To help other people find the show, please leave a review on Itunes or Google Play Music. Tell your friends and coworkers and share it on social media. Your host as usual is Tobias Macy. And today, I'm interviewing Nicolas Oog about Surprise, a scikit library for building recommender systems. So Nicolas, could you please introduce yourself? Hi. Yes. Thank you for having me. So my name is Nicolas. I just finished my PhD a few months ago in machine learning,
[00:01:40] Unknown:
and I'm currently looking for a job, and I'm the main developer of, Surprise.
[00:01:46] Unknown:
And do you remember how you first got introduced to Python?
[00:01:49] Unknown:
Yeah, I do. It was a few years ago during a research internship where I was supposed to build a classifier for musical instrument sounds. And, basically, my supervisor gave me a choice between MATLAB and Python. So obviously, I went for Python because it it felt a lot more appealing because it's it's a general purpose language and it's also open source. So I was very much more attracted to Python than I was to MATLAB. And I immediately got hooked because before discovering Python, I was doing everything I needed to do. I was doing it in c. So it was a very big, it made a very big difference to discover Python. I still love C, obviously, but I do it for other other projects.
[00:02:43] Unknown:
And as I mentioned at the beginning, I invited you here to talk about your work on surprise. So just wondering if you can, give us an idea of what Surprise is and what was your motivation for creating it.
[00:02:56] Unknown:
Sure. So Surprise is a library that will help you build and evaluate the performance of a recommendation algorithm. And more precisely, it's targeted towards collaborative filtering algorithm, which rely on explicit ratings. So maybe this is worth a few explanation. So basically, a recommendation system is a is a system that will try to predict the preference of a user for a given item. So the item could be a book, a movie, a car, or anything. And the biggest part of the recommendation system is the prediction algorithm, which will output the actual prediction. And we usually distinguish between 2 kinds of prediction algorithms, depending on the information that they will leverage. So we have the content based algorithms, which rely on metadata about the items, and the collaborative filtering algorithms, which rely on collaborative information about the users and surprises targeted toward these kinds of algorithms. So the collaborative information usually takes the form of ratings.

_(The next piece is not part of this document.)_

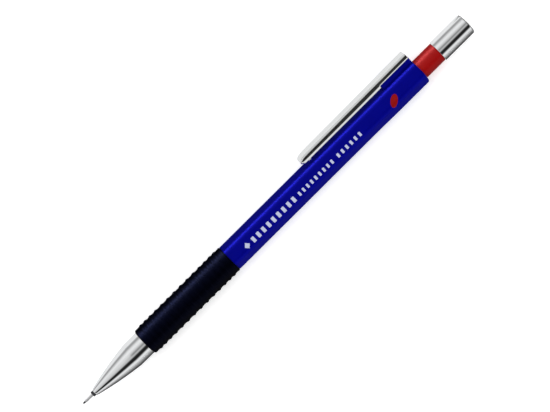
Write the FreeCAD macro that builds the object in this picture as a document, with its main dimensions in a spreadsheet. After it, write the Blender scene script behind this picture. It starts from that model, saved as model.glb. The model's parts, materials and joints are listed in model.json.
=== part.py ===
import FreeCAD, Part
import math
import os
import Sketcher
from FreeCAD import Placement, Rotation, Vector

# A 0.5 mm push-button mechanical pencil, in millimetres.
# The pencil lies along X: the writing tip points to -X and the push cap to +X, +Z is up.
# The origin is on the pencil's axis at the front end of the steel guide sleeve.
# The barrel and the clip are drawn with the clip straight above the axis and then turned
# about the axis by clip_turn, which sets one flat of the six-sided barrel level.

# name, value, what it is
DIMENSIONS = [
    ("lead_radius", 0.28, "0.5 mm class lead, 0.56 mm across"),
    ("lead_length", 60, "standard refill length"),
    ("lead_reach", 0.8, "lead standing out of the guide sleeve"),
    ("sleeve_radius", 0.45, "outside of the steel guide sleeve"),
    ("sleeve_bore", 0.32, "bore of the guide sleeve"),
    ("sleeve_length", 7.9, "whole guide sleeve"),
    ("holder_front", 2.65, "front of the dark sleeve holder, seen at the tip"),
    ("holder_nose", 0.8, "radius of the holder's nose"),
    ("holder_step", 6.0, "where the holder widens"),
    ("holder_radius", 1.05, "sliding part of the holder"),
    ("holder_back", 9.6, "rear of the holder"),
    ("retainer_length", 1.3, "rubber lead retainer"),
    ("retainer_radius", 0.8, "outside of the retainer"),
    ("cone_front", 3.4, "front of the nose cone"),
    ("cone_nose", 1.04, "radius of the cone at its front"),
    ("cone_lip", 1.28, "radius of the cone just behind its front bevel"),
    ("cone_swell", 96, "radius of the cone's gentle ogive curve"),
    ("cone_shoulder", 17.7, "where the ogive meets the cylinder"),
    ("cone_radius", 3.68, "rear of the nose cone"),
    ("cone_back", 22.4, "joint between cone and grip"),
    ("jaw_chamber", 1.62, "radius of the chamber where the jaws open"),
    ("ring_chamber", 1.85, "radius of the chamber of the clutch ring"),
    ("ring_front", 17.6, "front of the clutch ring at rest"),
    ("ring_length", 2.4, "clutch ring"),
    ("ring_radius", 1.75, "outside of the clutch ring"),
    ("ring_bore", 1.38, "inside of the clutch ring"),
    ("ring_travel", 0.8, "how far the clutch ring moves with the collet"),
    ("collet_front", 16.0, "front of the collet jaws at rest"),
    ("jaw_lip", 1.46, "radius of the lip in front of the ring"),
    ("jaw_radius", 1.33, "radius of the jaws inside the ring"),
    ("stem_radius", 1.05, "shank of the collet"),
    ("stem_back", 42.0, "rear of the collet"),
    ("jaw_slot", 0.25, "width of the slots between the jaws"),
    ("thread_radius", 2.95, "male thread that carries the cone"),
    ("housing_front", 17.95, "front of the chuck housing"),
    ("housing_back", 27.0, "rear of the chuck housing, the spring's seat"),
    ("housing_radius", 2.48, "outside of the chuck housing"),
    ("core_bore", 2.5, "bore of the grip core"),
    ("core_radius", 3.0, "grip core under the rubber"),
    ("core_plug", 3.08, "rear of the core, pressed into the barrel"),
    ("core_back", 66.0, "rear end of the grip core"),
    ("spring_radius", 1.62, "mean radius of the return spring"),
    ("spring_wire", 0.17, "radius of the spring wire"),
    ("spring_pitch", 1.29, "pitch of the spring at rest"),
    ("flange_front", 38.0, "front of the connector's flange"),
    ("tube_front", 39.2, "front of the lead tube"),
    ("tube_back", 127.5, "rear of the lead tube"),
    ("tube_radius", 2.2, "outside of the lead tube"),
    ("tube_bore", 1.7, "inside of the lead tube"),
    ("grip_back", 54.1, "joint between grip and barrel"),
    ("grip_bore", 3.02, "inside of the rubber grip"),
    ("grip_radius", 4.07, "grip between its ribs"),
    ("rib_radius", 4.29, "crest of the grip's ribs"),
    ("rib_width", 1.3, "width of one rib"),
    ("rib_pitch", 2.42, "rib spacing at the middle of the grip"),
    ("rib_gather", 0.14, "how the ribs draw closer towards both ends"),
    ("rib_middle", 38.3, "middle of the ribbed length"),
    ("flat_radius", 3.72, "axis to a flat of the barrel"),
    ("flat_radius_back", 3.8, "the same behind the flare"),
    ("corner_radius", 2.1, "rounding of the barrel's six corners"),
    ("flare_front", 106, "where the barrel starts to flare"),
    ("flare_back", 114, "where the flare ends"),
    ("barrel_bore", 3.1, "bore of the barrel"),
    ("barrel_back", 125.3, "rear end of the barrel"),
    ("barrel_bevel", 0.55, "bevel on the barrel's rear edge"),
    ("clip_turn", 60, "degrees from the top of the pencil to the clip"),
    ("boss_front", 114.7, "front of the raised clip seat"),
    ("boss_height", 5.88, "axis to the top of the clip seat"),
    ("boss_width", 2.0, "width of the clip seat"),
    ("boss_root", 3.5, "axis to the foot of the clip seat, inside the barrel's wall"),
    ("seat_gap", 0.05, "between the clip's edge and its seat"),
    ("clip_width", 3.6, "pressed steel clip"),
    ("clip_sheet", 0.45, "thickness of its sheet"),
    ("clip_front", 85.1, "free end of the clip"),
    ("clip_back", 125.1, "fixed end of the clip"),
    ("clip_top_front", 7.05, "axis to the clip's back near its free end"),
    ("clip_top_back", 7.42, "axis to the clip's back at its fixed end"),
    ("clip_edge", 5.25, "axis to the lower edge of the clip's sides"),
    ("clip_toe", 3.78, "axis to the toe that rests on the barrel"),
    ("toe_width", 1.4, "width of the toe, pressed inwards from the clip's back"),
    ("tongue_place", 122.0, "the tongue that anchors the clip"),
    ("tongue_width", 1.0, "width of the tongue"),
    ("tongue_sheet", 0.5, "thickness of the tongue"),
    ("tongue_foot", 4.35, "axis to the foot of the tongue"),
    ("slot_width", 1.3, "slot for the tongue, across the pencil"),
    ("slot_length", 1.2, "the same slot, along the pencil"),
    ("slot_floor", 4.1, "axis to the floor of the slot"),
    ("collar_front", 118.5, "front of the red eraser holder, inside the barrel"),
    ("collar_radius", 2.98, "red collar"),
    ("collar_bore", 2.22, "bore of the eraser holder"),
    ("cap_front", 132.1, "joint between red collar and push cap"),
    ("neck_radius", 2.72, "neck of the eraser holder inside the cap"),
    ("neck_back", 137.0, "rear of that neck"),
    ("eraser_radius", 2.19, "eraser"),
    ("eraser_front", 128.0, "front of the eraser"),
    ("eraser_back", 139.5, "rear of the eraser"),
    ("cap_back", 143.0, "end of the push cap"),
    ("cap_radius", 3.27, "outside of the push cap"),
    ("cap_bore", 2.76, "inside of the push cap"),
    ("cap_crown", 0.7, "thickness of the cap's end wall"),
    ("cap_edge", 0.55, "rounding of the cap's end"),
]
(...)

Like, for example, Alice has rated Titanic with a rating of 4. And Bob has rating has rated Toy Story with a rating of 2, etcetera. And the goal of the system is to predict other ratings for other users and other items so that it can ultimately produce recommendation. So maybe it will recommend Toy Story to Alice if, the prediction for Alice is high, etcetera, etcetera. And surprise is a library that helps you do that with various tools. And the motivation behind that I had for creating Surprise was because during my PhD, I needed to investigate some new recommendation algorithm IDs. And I needed to so I implemented these algorithms. And I needed to compare their performances with other state of the art algorithms. And at that time, there was there was no library that really suited my needs because I've I've thought that most of the implementation details were hidden in the code, and they were not explicitly stated in the in the documentation. So rather than just read hundreds of lines of code to try to understand what they were doing, I decided to implement them myself. And it started like that.
[00:05:10] Unknown:
And a couple of things that came out from that is, 1, it sounds like surprise is more focused on the development and evaluation of the recommender algorithms than it is necessarily, deploying and running them in a project. Yes. Exactly. And the other question is you touched on the idea of how the algorithm performed. So I'm just wondering if you can go a bit deeper on what you mean by performance in the context of a recommendation algorithm.
[00:05:46] Unknown:
You're making prediction, but you don't know if they are correct or not because, obviously, these are prediction and the real value that you're trying to predict here, you don't know it. So, what people usually do is called AB testing. So to take the example their users and the other half of the user to the new version. And they'll see which 1 of the 2 version basically gives them the most money. So if the recoup if the new recommend there yields more money, then they'll keep it. And if not, they'll just change it. So that's a very basic way of finding of comparing 2 recommendation systems. But I think it's the only way to find out which 1 of the system is better or not once the algorithm is deployed in a real system. But before that, before deploying a system, you will previously test it on some known data. So you'll have you'll train your algorithm on some data while still hiding a small part of it. And this small part, you will we call it the test set. And you make prediction on the test set. And then you check how close the prediction are to the real actual values. And you know these actual values because these are some data that you already have. So that's the very common way of evaluating the performance of a recommendation system. And that's the the the scheme that we use in general in in machine learning. This is if you do it over many subsets, this is called, cross validation.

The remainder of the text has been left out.